Exercise directions: Repeat verbatim, and only, the lines of the data below, beginning at the line that contains "carrier = vines[quarter]" and stopping after the line that contains "before = set(bpy.data.objects)".

Listed records:
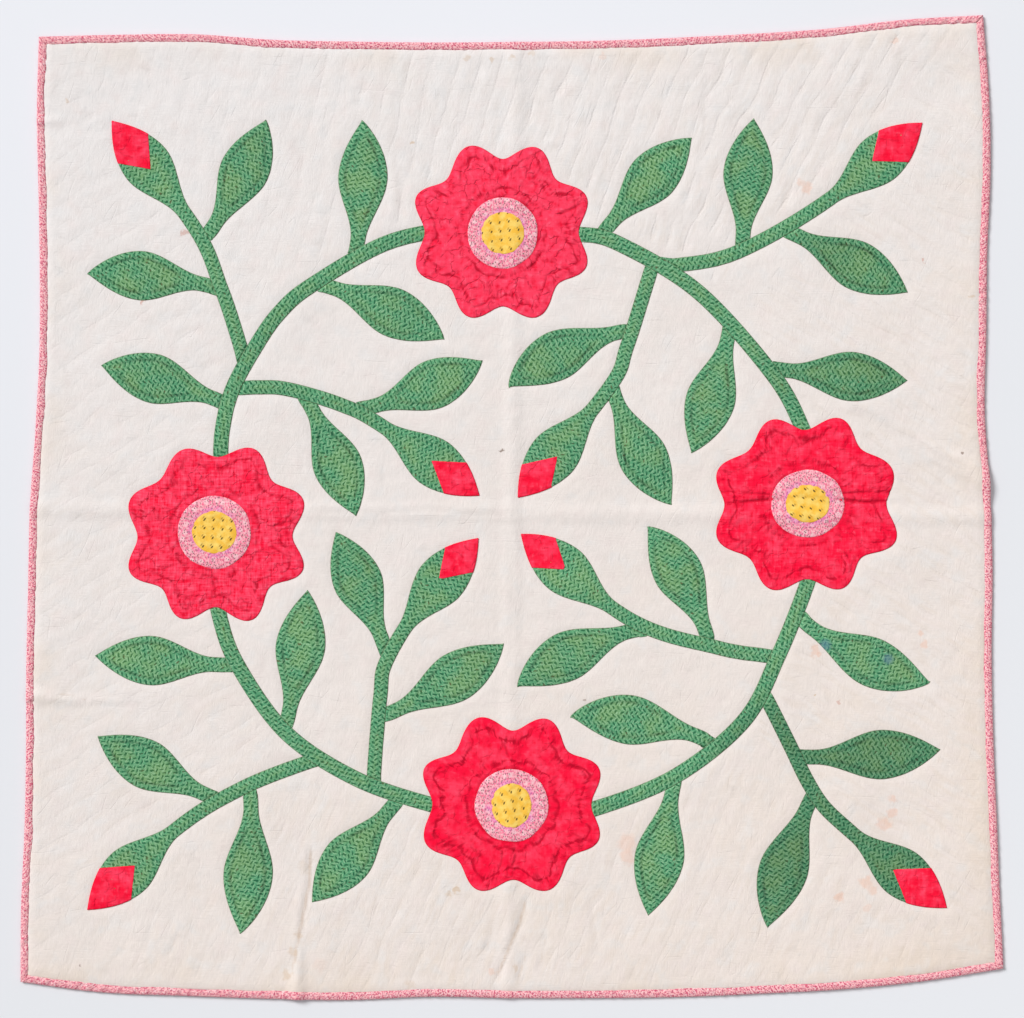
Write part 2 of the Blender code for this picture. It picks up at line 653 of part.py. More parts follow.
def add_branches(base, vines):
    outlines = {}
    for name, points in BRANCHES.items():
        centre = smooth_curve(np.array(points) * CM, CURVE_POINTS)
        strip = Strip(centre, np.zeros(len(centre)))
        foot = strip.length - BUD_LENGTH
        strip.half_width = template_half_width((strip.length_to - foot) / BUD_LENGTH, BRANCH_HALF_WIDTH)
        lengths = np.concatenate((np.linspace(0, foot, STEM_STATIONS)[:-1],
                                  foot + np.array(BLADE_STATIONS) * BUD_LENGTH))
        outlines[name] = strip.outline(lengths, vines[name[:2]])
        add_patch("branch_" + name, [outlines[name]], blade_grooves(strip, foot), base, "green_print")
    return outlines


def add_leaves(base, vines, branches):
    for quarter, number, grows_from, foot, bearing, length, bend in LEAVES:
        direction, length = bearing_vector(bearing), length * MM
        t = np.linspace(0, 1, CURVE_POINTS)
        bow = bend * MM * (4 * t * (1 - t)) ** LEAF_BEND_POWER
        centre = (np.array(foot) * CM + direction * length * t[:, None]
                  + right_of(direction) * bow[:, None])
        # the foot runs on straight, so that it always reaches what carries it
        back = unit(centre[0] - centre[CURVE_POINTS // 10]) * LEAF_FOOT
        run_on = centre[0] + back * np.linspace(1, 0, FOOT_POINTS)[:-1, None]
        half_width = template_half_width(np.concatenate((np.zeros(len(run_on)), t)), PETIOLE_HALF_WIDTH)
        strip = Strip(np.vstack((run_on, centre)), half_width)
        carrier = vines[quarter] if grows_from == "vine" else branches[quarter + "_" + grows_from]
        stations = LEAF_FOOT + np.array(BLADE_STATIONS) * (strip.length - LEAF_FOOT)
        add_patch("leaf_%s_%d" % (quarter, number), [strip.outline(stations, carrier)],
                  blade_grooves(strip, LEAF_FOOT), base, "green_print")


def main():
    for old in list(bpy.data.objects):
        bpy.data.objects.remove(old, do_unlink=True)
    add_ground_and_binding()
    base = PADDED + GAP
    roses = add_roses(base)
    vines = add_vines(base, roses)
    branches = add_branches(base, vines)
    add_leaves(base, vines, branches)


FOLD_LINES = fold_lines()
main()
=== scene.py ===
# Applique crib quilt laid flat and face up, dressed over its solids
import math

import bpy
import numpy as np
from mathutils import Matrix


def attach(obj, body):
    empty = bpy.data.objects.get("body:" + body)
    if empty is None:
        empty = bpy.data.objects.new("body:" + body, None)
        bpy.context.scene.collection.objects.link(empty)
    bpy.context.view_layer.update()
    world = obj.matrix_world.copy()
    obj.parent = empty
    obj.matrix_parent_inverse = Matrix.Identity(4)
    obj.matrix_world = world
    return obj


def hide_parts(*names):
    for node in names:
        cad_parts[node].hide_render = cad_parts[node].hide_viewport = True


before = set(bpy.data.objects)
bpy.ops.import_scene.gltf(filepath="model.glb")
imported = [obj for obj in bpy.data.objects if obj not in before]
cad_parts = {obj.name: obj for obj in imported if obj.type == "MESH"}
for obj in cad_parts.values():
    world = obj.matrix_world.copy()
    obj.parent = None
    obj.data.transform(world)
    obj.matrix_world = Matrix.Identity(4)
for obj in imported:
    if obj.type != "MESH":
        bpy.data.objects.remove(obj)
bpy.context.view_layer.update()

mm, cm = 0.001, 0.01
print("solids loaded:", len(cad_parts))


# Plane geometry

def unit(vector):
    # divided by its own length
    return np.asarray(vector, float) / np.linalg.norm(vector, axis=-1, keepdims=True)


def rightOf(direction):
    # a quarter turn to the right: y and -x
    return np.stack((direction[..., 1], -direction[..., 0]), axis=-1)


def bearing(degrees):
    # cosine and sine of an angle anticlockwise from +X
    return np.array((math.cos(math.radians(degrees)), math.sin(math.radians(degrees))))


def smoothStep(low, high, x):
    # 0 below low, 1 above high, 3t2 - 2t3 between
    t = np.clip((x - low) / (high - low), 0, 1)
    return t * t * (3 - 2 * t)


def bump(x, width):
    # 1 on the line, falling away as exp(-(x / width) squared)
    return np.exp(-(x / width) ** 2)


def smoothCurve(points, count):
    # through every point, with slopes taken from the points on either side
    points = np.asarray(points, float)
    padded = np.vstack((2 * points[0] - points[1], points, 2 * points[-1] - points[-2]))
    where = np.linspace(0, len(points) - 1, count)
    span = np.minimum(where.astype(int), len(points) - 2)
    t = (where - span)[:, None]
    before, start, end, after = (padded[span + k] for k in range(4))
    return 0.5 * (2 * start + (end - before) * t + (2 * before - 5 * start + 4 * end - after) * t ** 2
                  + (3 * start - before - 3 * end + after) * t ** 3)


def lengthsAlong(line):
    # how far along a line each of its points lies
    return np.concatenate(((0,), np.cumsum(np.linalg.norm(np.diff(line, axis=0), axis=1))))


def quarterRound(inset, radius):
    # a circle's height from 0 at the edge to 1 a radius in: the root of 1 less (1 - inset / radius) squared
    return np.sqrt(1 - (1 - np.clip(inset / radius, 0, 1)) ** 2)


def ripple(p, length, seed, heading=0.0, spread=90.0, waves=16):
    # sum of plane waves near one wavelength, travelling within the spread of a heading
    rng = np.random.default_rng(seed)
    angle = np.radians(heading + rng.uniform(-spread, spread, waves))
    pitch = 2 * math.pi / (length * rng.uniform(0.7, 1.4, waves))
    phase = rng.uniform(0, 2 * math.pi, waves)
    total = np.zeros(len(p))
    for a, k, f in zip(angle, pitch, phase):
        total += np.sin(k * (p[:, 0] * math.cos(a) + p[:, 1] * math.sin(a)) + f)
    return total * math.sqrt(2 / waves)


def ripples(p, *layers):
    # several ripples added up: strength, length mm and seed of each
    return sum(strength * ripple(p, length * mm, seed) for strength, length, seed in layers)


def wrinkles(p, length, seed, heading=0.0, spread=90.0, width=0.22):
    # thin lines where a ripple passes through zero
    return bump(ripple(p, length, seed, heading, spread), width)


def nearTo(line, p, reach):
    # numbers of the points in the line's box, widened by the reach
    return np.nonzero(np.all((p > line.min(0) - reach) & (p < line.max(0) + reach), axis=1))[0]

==

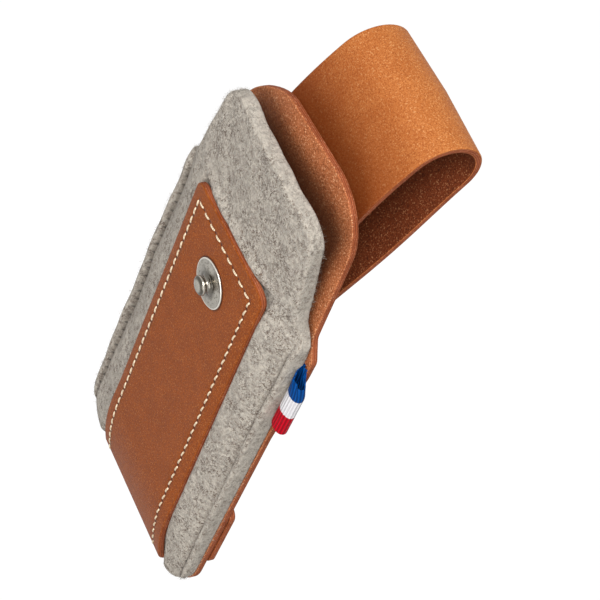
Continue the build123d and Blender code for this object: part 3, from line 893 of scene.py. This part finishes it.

Exercise output:
        carrier = vines[quarter] if grows_from == "vine" else branches[quarter + "_" + grows_from]
        stations = LEAF_FOOT + np.array(BLADE_STATIONS) * (strip.length - LEAF_FOOT)
        add_patch("leaf_%s_%d" % (quarter, number), [strip.outline(stations, carrier)],
                  blade_grooves(strip, LEAF_FOOT), base, "green_print")


def main():
    for old in list(bpy.data.objects):
        bpy.data.objects.remove(old, do_unlink=True)
    add_ground_and_binding()
    base = PADDED + GAP
    roses = add_roses(base)
    vines = add_vines(base, roses)
    branches = add_branches(base, vines)
    add_leaves(base, vines, branches)


FOLD_LINES = fold_lines()
main()
=== scene.py ===
# Applique crib quilt laid flat and face up, dressed over its solids
import math

import bpy
import numpy as np
from mathutils import Matrix


def attach(obj, body):
    empty = bpy.data.objects.get("body:" + body)
    if empty is None:
        empty = bpy.data.objects.new("body:" + body, None)
        bpy.context.scene.collection.objects.link(empty)
    bpy.context.view_layer.update()
    world = obj.matrix_world.copy()
    obj.parent = empty
    obj.matrix_parent_inverse = Matrix.Identity(4)
    obj.matrix_world = world
    return obj


def hide_parts(*names):
    for node in names:
        cad_parts[node].hide_render = cad_parts[node].hide_viewport = True


before = set(bpy.data.objects)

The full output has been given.